No atual quadro de funcionários da TV Globo, o apresentador de programa de auditório Luciano Huck é o exemplo cabal de perfil ISO 9000 por excelência, que serve ou deve servir como modelo para a produção em série de uma classe média brasileira ISO 9000, apta, com jogo de cintura, a ser a gestora da diversidade étnico-cultural-epistemológica da população brasileira, no contexto performático do capitalismo senil.

Não é por acaso que Luciano Huck apresente um programa que tenha o sugestivo nome de Caldeirão do Huck, no qual e através do qual ele funciona como o mediador “gente boa” da performática agitação alquímica da diversidade populacional brasileira. Huck é uma espécie de cozinheiro global da multiplicidade de perfis humanos do Brasil e sua função-Huck é a de temperar-gerir nossa multiplicidade, adaptando-a ao padrão Globo, o que só é possível com um tipo como ele, teatralmente simples, disponível, legal, plástico e desdobrável, traços performaticamente utilizados para o estabelecimento de um diplomático contato com os mais diferentes perfis brasileiros: desempregados da periferia, exilados econômicos que trabalham e vivem em países como os Estados Unidos, favelados, líderes comunitários, cantores populares, drogados e ex-drogados, traficantes e ex-traficantes; presidiários e presidiárias e assim por diante.
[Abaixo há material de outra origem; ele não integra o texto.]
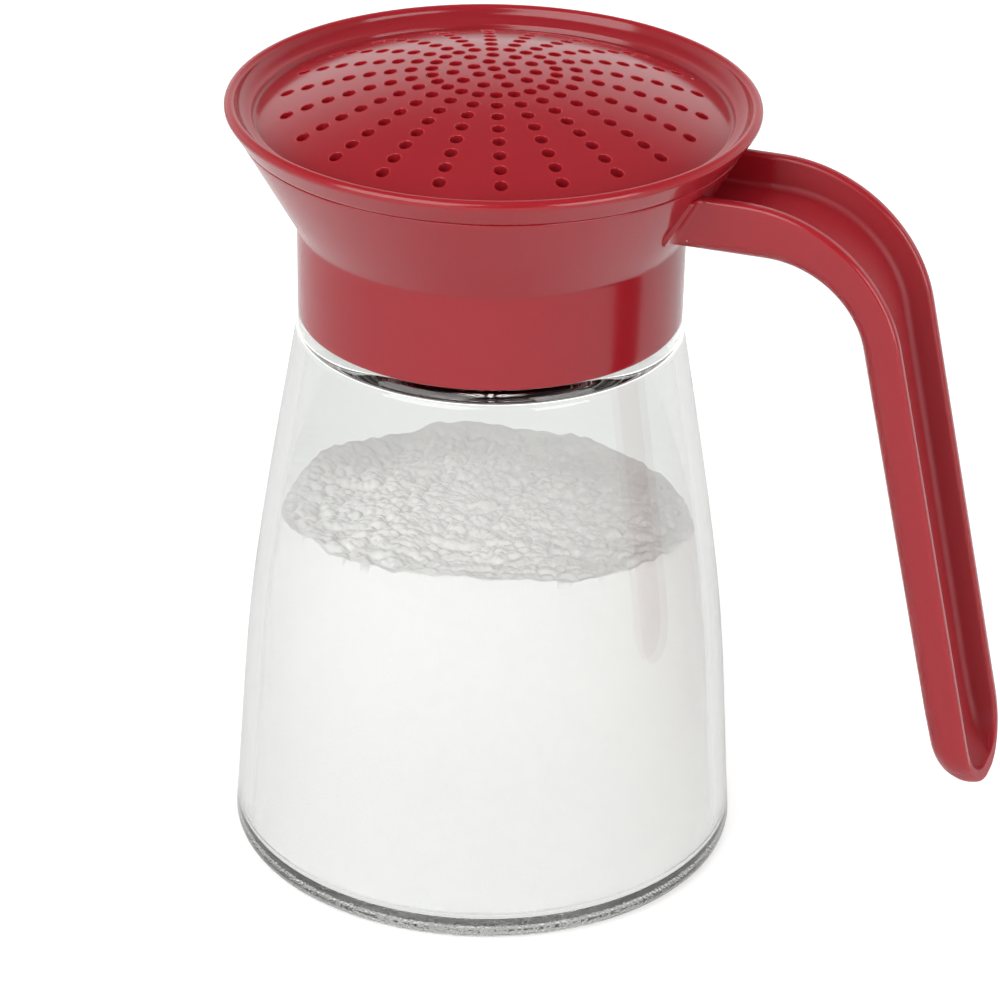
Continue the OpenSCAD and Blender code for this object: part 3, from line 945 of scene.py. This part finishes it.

Um sistema de aparência programado

Huck é suficientemente performático para lidar com a diversidade, venha de onde vier, em nome do padrão Globo de televisão. Ele tem, portanto, o rosto publicitário da classe média que o sistema de aparência global tem como ideal de ego para governar o Brasil. Não é, por isso mesmo, circunstancial que ele seja amigo de um político como Aécio Neves, do PSDB, porque tal como este, Huck é a encarnação ilusionista de uma classe média ideal para a gestão, sob o ponto de vista da TV Globo, da multiplicidade populacional brasileira no interior do capitalismo senil: é plástico, jovem, divertido e consegue se adaptar em qualquer situação, com jogo de cintura cosmopolita.

É por isso que o padrão Globo de qualidade é igualmente o padrão PSDB de qualidade, com a vantagem de que não precisa ser eleito para governar, mapear, domesticar, explorar e se apropriar das potências criativas, produtivas e expressivas de nossa multiplicidade populacional. É igualmente por isso que a TV Globo pode substituir o PSDB, como Partido da Imprensa Golpista, porque ela é o performático ideal de ego do sistema de aparência desejável para a gestão do (sub)imperialismo brasileiro, de tal sorte que é possível dizer que a TV Globo é a performática TV do Partido da Social Democracia Brasileira, que, por sua vez, é uma instituição político-eleitoral de uma fração ou facção que se julga com o direito divino de governar o Brasil, como exportadora-extrativista das energias vitais do Brasil para o centro imperialista do capitalismo senil, EUA.

O padrão Globo, assim, é o editado sistema de aparência programado para, eternamente, nos prostituir como povos.